> _TASK OBJECTIVE_: Copy out all of the material exactly.

*** GIVEN MATERIAL ***

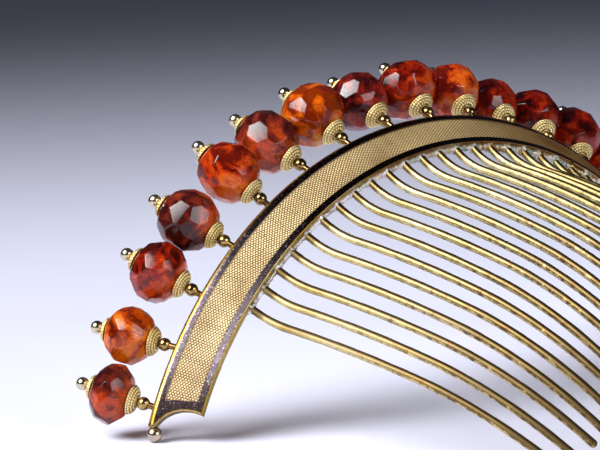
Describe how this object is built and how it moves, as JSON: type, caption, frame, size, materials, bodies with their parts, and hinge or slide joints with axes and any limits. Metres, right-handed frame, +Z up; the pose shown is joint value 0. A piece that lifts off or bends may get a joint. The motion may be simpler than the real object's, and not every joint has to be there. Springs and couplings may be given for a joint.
{
  "type": "hair comb",
  "caption": "Gilt metal hair comb bent to an arch: a bordered band on two ball feet carries a row of faceted stone beads on pins, with long curved wire teeth in front.",
  "frame": {"origin": "centre of the footprint box, on the surface that the comb rests on", "axes": "+X along the comb from one foot to the other, +Y the way the bead pins lean, so the teeth run towards -Y, +Z up"},
  "size_m": [0.1084, 0.0634, 0.043],
  "materials": {
    "gilt_frame": "gilt, polished on the borders and balls, tarnished along the teeth",
    "gilt_cap": "gilt, stamped in ridges and grains",
    "bead_stone": "polished, facet-cut translucent orange to dark red stone"
  },
  "bodies": {
    "root": {"comb_frame": "gilt_frame", "bead_01": "bead_stone", "bead_02": "bead_stone", "bead_03": "bead_stone", "bead_04": "bead_stone", "bead_05": "bead_stone", "bead_06": "bead_stone", "bead_07": "bead_stone", "bead_08": "bead_stone", "bead_09": "bead_stone", "bead_10": "bead_stone", "bead_11": "bead_stone", "bead_12": "bead_stone", "bead_13": "bead_stone", "bead_14": "bead_stone", "bead_15": "bead_stone", "bead_16": "bead_stone", "bead_17": "bead_stone", "lower_cap_01": "gilt_cap", "lower_cap_02": "gilt_cap", "lower_cap_03": "gilt_cap", "lower_cap_04": "gilt_cap", "lower_cap_05": "gilt_cap", "lower_cap_06": "gilt_cap", "lower_cap_07": "gilt_cap", "lower_cap_08": "gilt_cap", "lower_cap_09": "gilt_cap", "lower_cap_10": "gilt_cap", "lower_cap_11": "gilt_cap", "lower_cap_12": "gilt_cap", "lower_cap_13": "gilt_cap", "lower_cap_14": "gilt_cap", "lower_cap_15": "gilt_cap", "lower_cap_16": "gilt_cap", "lower_cap_17": "gilt_cap", "upper_cap_01": "gilt_cap", "upper_cap_02": "gilt_cap", "upper_cap_03": "gilt_cap", "upper_cap_04": "gilt_cap", "upper_cap_05": "gilt_cap", "upper_cap_06": "gilt_cap", "upper_cap_07": "gilt_cap", "upper_cap_08": "gilt_cap", "upper_cap_09": "gilt_cap", "upper_cap_10": "gilt_cap", "upper_cap_11": "gilt_cap", "upper_cap_12": "gilt_cap", "upper_cap_13": "gilt_cap", "upper_cap_14": "gilt_cap", "upper_cap_15": "gilt_cap", "upper_cap_16": "gilt_cap", "upper_cap_17": "gilt_cap"}
  },
  "joints": []
}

***

> _ANSWER TO THE EXERCISE_:
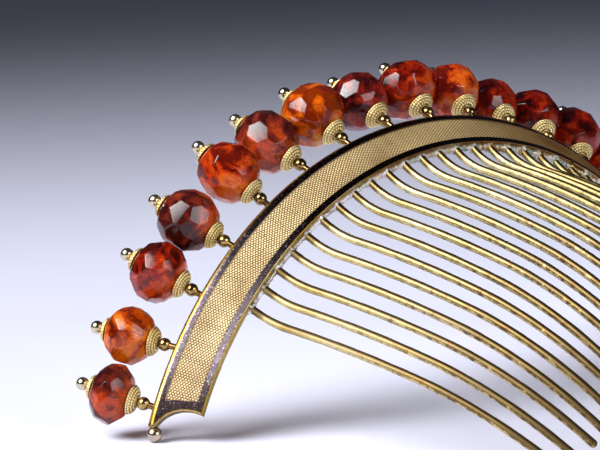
Describe how this object is built and how it moves, as JSON: type, caption, frame, size, materials, bodies with their parts, and hinge or slide joints with axes and any limits. Metres, right-handed frame, +Z up; the pose shown is joint value 0. A piece that lifts off or bends may get a joint. The motion may be simpler than the real object's, and not every joint has to be there. Springs and couplings may be given for a joint.
{
  "type": "hair comb",
  "caption": "Gilt metal hair comb bent to an arch: a bordered band on two ball feet carries a row of faceted stone beads on pins, with long curved wire teeth in front.",
  "frame": {"origin": "centre of the footprint box, on the surface that the comb rests on", "axes": "+X along the comb from one foot to the other, +Y the way the bead pins lean, so the teeth run towards -Y, +Z up"},
  "size_m": [0.1084, 0.0634, 0.043],
  "materials": {
    "gilt_frame": "gilt, polished on the borders and balls, tarnished along the teeth",
    "gilt_cap": "gilt, stamped in ridges and grains",
    "bead_stone": "polished, facet-cut translucent orange to dark red stone"
  },
  "bodies": {
    "root": {"comb_frame": "gilt_frame", "bead_01": "bead_stone", "bead_02": "bead_stone", "bead_03": "bead_stone", "bead_04": "bead_stone", "bead_05": "bead_stone", "bead_06": "bead_stone", "bead_07": "bead_stone", "bead_08": "bead_stone", "bead_09": "bead_stone", "bead_10": "bead_stone", "bead_11": "bead_stone", "bead_12": "bead_stone", "bead_13": "bead_stone", "bead_14": "bead_stone", "bead_15": "bead_stone", "bead_16": "bead_stone", "bead_17": "bead_stone", "lower_cap_01": "gilt_cap", "lower_cap_02": "gilt_cap", "lower_cap_03": "gilt_cap", "lower_cap_04": "gilt_cap", "lower_cap_05": "gilt_cap", "lower_cap_06": "gilt_cap", "lower_cap_07": "gilt_cap", "lower_cap_08": "gilt_cap", "lower_cap_09": "gilt_cap", "lower_cap_10": "gilt_cap", "lower_cap_11": "gilt_cap", "lower_cap_12": "gilt_cap", "lower_cap_13": "gilt_cap", "lower_cap_14": "gilt_cap", "lower_cap_15": "gilt_cap", "lower_cap_16": "gilt_cap", "lower_cap_17": "gilt_cap", "upper_cap_01": "gilt_cap", "upper_cap_02": "gilt_cap", "upper_cap_03": "gilt_cap", "upper_cap_04": "gilt_cap", "upper_cap_05": "gilt_cap", "upper_cap_06": "gilt_cap", "upper_cap_07": "gilt_cap", "upper_cap_08": "gilt_cap", "upper_cap_09": "gilt_cap", "upper_cap_10": "gilt_cap", "upper_cap_11": "gilt_cap", "upper_cap_12": "gilt_cap", "upper_cap_13": "gilt_cap", "upper_cap_14": "gilt_cap", "upper_cap_15": "gilt_cap", "upper_cap_16": "gilt_cap", "upper_cap_17": "gilt_cap"}
  },
  "joints": []
}